Another approach to handle missing data is the “MIM”, which was specifically proposed for missing confounder data in etiologic research [6], [7]. This method does not exclude subjects from the analysis but adds an extra variable to the statistical model to indicate that the value of a certain variable is missing. Although it has been argued that the MIM gives biased results [1], [3], [5], [8], it is still used often. A survey of 100 articles showed that 32 of 81 articles mentioned a method for handling covariates of which four (13%) used the MIM [9]. Reasons to use the MIM might be that it is an intuitively appealing method because it seems to adjust for missing values and is easy to use. In addition, it is thought that the MIM only gives some residual confounding [10], and researchers might think that this is acceptable. Furthermore, the MIM is advocated for use of missing baseline measurements in randomized trials [11].

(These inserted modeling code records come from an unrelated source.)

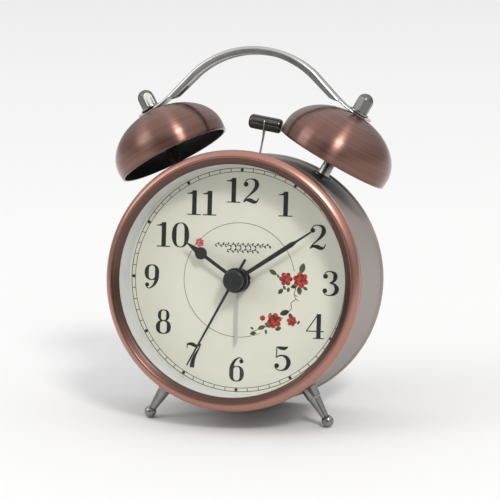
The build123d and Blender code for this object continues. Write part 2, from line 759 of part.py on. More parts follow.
os.makedirs("parts", exist_ok=True)
for name, group in leaned.items():
    placed = [shift * solid for solid in group]
    export_step(placed[0] if len(placed) == 1 else Compound(placed), f"parts/{name}.step")
print(f"leans back {lean:.2f} degrees, {back - front:.1f} deep and {top - floor:.1f} high")
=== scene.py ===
import json
import math

import bpy
import bmesh
from mathutils import Matrix, Vector


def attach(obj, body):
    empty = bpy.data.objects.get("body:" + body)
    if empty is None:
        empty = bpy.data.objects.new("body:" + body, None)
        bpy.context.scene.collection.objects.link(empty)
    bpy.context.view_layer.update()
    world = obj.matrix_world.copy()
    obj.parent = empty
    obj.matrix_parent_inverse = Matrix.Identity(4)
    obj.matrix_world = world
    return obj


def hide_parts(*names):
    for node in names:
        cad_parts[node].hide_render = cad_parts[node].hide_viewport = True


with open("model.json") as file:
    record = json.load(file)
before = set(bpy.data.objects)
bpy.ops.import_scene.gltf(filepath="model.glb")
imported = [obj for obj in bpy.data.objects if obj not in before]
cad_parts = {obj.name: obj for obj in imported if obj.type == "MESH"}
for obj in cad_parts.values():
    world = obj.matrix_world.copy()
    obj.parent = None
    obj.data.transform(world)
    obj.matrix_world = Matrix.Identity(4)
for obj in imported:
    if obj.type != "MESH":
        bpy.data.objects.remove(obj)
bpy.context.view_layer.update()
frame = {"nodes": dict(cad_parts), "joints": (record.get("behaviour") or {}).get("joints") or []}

# --- The clock's own axes -----------------------------------------------------------------
# The clock is drawn square to its dial, in millimetres: X right, Y to the back, Z up, with
# the middle of the dial on the line that the minute hand turns about.
joints = {joint["name"]: joint for joint in frame["joints"]}
hinge = joints["minute_spin"]
to_back = Vector(hinge["axis"]).normalized()
to_right = Vector((1, 0, 0))
to_top = to_right.cross(to_back)
clock = Matrix.Translation(Vector(hinge["pos_m"]))
clock = clock @ Matrix((to_right, to_back, to_top)).transposed().to_4x4() @ Matrix.Scale(0.001, 4)
along_y = clock @ Matrix.Rotation(math.radians(-90), 4, "X")   # local Z runs to the back


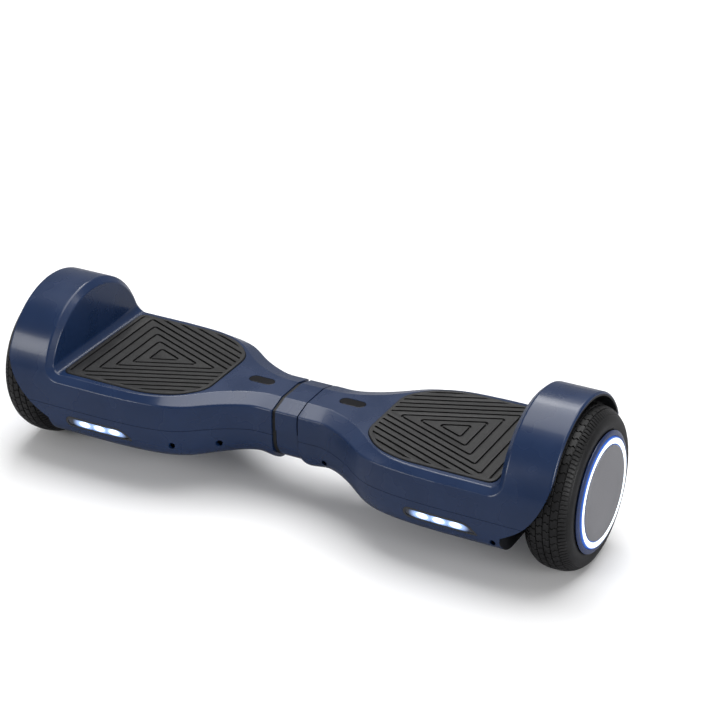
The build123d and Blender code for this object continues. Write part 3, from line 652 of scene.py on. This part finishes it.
def buildBlock(row, pitch):
    # one tread block laid flat: x across the tread, y along it
    bm = bmesh.new()
    width = row["to"] - row["from"]
    places = [0.0, 0.36, 0.64, 1.0]
    sway = [0.0, row["wave"], -row["wave"], 0.0]
    verts = [bm.verts.new(((row["from"] + width * share) * mm, shift * mm - (pitch - tyre["gap"]) / 2, 0))
             for share, shift in zip(places, sway)]
    edges = [bm.edges.new(pair) for pair in zip(verts, verts[1:])]
    widened = bmesh.ops.extrude_edge_only(bm, edges=edges)
    bmesh.ops.translate(bm, verts=[item for item in widened["geom"] if isinstance(item, bmesh.types.BMVert)],
                        vec=(0, pitch - tyre["gap"], 0))
    raised = bmesh.ops.extrude_face_region(bm, geom=list(bm.faces))
    top = [item for item in raised["geom"] if isinstance(item, bmesh.types.BMVert)]
    bmesh.ops.translate(bm, verts=top, vec=(0, 0, tyre["treadDepth"] + tyre["rootDepth"]))
    lids = [item for item in raised["geom"] if isinstance(item, bmesh.types.BMFace)]
    rim = [e for e in bm.edges if sum(f in lids for f in e.link_faces) == 1]
    bmesh.ops.bevel(bm, geom=rim, offset=tyre["blockBevel"], offset_type="OFFSET", segments=1, profile=0.5,
                    affect="EDGES", material=-1)
    return bm


def wrapBlocks(row, sign):
    # bend one block onto the tread, then copy it round the axle
    pitch = math.tau / row["count"]
    bm = buildBlock(row, pitch * tyre["pitchRadius"])
    for vert in bm.verts:
        radius, slope = profileAt(vert.co.x / mm)
        lift = vert.co.z - tyre["treadDepth"] - tyre["rootDepth"]
        reach = radius * mm + lift * math.cos(slope)
        turn = row["turn"] * pitch + vert.co.y / tyre["pitchRadius"]
        x = tyre["centreX"] + vert.co.x + lift * math.sin(slope)
        vert.co = (sign * x, reach * math.sin(turn), tyre["axleZ"] + reach * math.cos(turn))
    block = list(bm.verts) + list(bm.edges) + list(bm.faces)
    bmesh.ops.spin(bm, geom=block, cent=(0, 0, tyre["axleZ"]), axis=(1, 0, 0), angle=math.tau - pitch,
                   steps=row["count"] - 1, use_merge=False, use_duplicate=True)
    return bm


def buildTyre(side, sign):
    bm = bmesh.new()
    buildTyreBody(bm, sign)
    passing = bpy.data.meshes.new("oneRow")
    for row in tyre["rows"]:
        blocks = wrapBlocks(row, sign)
        blocks.to_mesh(passing)
        blocks.free()
        bm.from_mesh(passing)
    bpy.data.meshes.remove(passing)
    bmesh.ops.recalc_face_normals(bm, faces=bm.faces)
    return makePiece("treaded_tyre_" + side, bm, "tyre", side + "_wheel", (side + "_tyre",), 40)


for side, sign in sides.items():
    buildTyre(side, sign)
print("tyres ready")


# ---- wheel faces
wheelFace = {
    "steps": 160,
    "rim_ring": {"slot": "rim_blue", "bevel": 0.35,
                 "profile": [(303.4, 54.4), (303.4, 52.7), (308.6, 52.7), (309.2, 53.2), (309.2, 54.6),
                             (308.7, 56.4),
                             (307.6, 57.9), (306.9, 57.9), (306.7, 54.6)]},
    "light_ring": {"slot": "light_white", "bevel": 0.2,
                   "profile": [(303.1, 45.4), (303.1, 52.3), (309.8, 52.3), (310.35, 51.3), (310.6, 49.5),
                               (310.6, 48.0),
                               (310.3, 46.4), (309.9, 45.4)]},
    "hub_disc": {"slot": "disc_grey", "bevel": 0.25,
                 "profile": [(303.1, 40.2), (303.1, 44.9), (310.8, 44.9), (311.15, 44.5), (311.4, 43.6),
                             (311.45, 30),
                             (311.5, 0), (308.6, 0), (308.6, 40.2)]},
}


def spinPiece(profile, sign, steps):
    bm = bmesh.new()
    axleZ = tyre["axleZ"]
    verts = [bm.verts.new((sign * x * mm, 0, axleZ + r * mm)) for x, r in profile]
    edges = [bm.edges.new(pair) for pair in zip(verts, verts[1:] + verts[:1])
             if not (abs(pair[0].co.z - axleZ) < 1e-7 and abs(pair[1].co.z - axleZ) < 1e-7)]
    bmesh.ops.spin(bm, geom=verts + edges, cent=(0, 0, axleZ), axis=(1, 0, 0), angle=math.tau, steps=steps,
                   use_merge=True, use_duplicate=False)
    bmesh.ops.remove_doubles(bm, verts=bm.verts, dist=1e-6)
    bmesh.ops.recalc_face_normals(bm, faces=bm.faces)
    return bm


for side, sign in sides.items():
    for part in ("rim_ring", "light_ring", "hub_disc"):
        shape = wheelFace[part]
        bm = spinPiece(shape["profile"], sign, wheelFace["steps"])
        piece = makePiece("turned_" + part + "_" + side, bm, shape["slot"], side + "_wheel",
                          (side + "_" + part,), 38)
        bevelEdges(piece, shape["bevel"] * mm, 2, 35)
print("wheel faces ready")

A more sophisticated approach to handle missing data is to impute (ie, fill in) missing values. Imputing the overall or subgroup mean commonly yields biased effect estimates as well [2]. Imputing a missing value by a value predicted by a regression model using all other observed variables in the data set including the outcome seems a better approach [1], [2], [4], [8], [12], [13]. This imputation can be done once (single imputation) or multiple times (multiple imputation [MI]). If the missing values are completely random or if they depend on observed variables, single imputation gives unbiased effect estimates but overestimates the precision, that is, underestimates the standard error, of the estimate because it assumes that all data are present [1], [8], [13]. In MI, the missing value is imputed multiple times (usually 5–10), and the uncertainty of the imputed values is taken into account. MI has been described in numerous articles, and it has been shown to give valid estimates and valid standard errors if missing values are completely random or if they depend on observed variables [1], [4], [8], [12], [13], [14], [15], [16], [17], [18].
Although MI is increasingly being used (eg, [16], [19], [20]), CC and the MIM are still common in the epidemiologic literature [9]. Many researchers, and editors alike, appear not to be aware of the degree of bias that can result from both methods. The objective of this study was to show the direction and degree of bias when using the MIM or CC to handle missing confounder data in an etiological context. In contrast to earlier studies, we used an empirical data set and simulated different patterns of missing data in a confounder. We studied the bias in the odds ratio of the association between exposure and outcome and varied the percentage of missing values from 2.5% to 30%. We compared using the MIM and CC with the use of MI.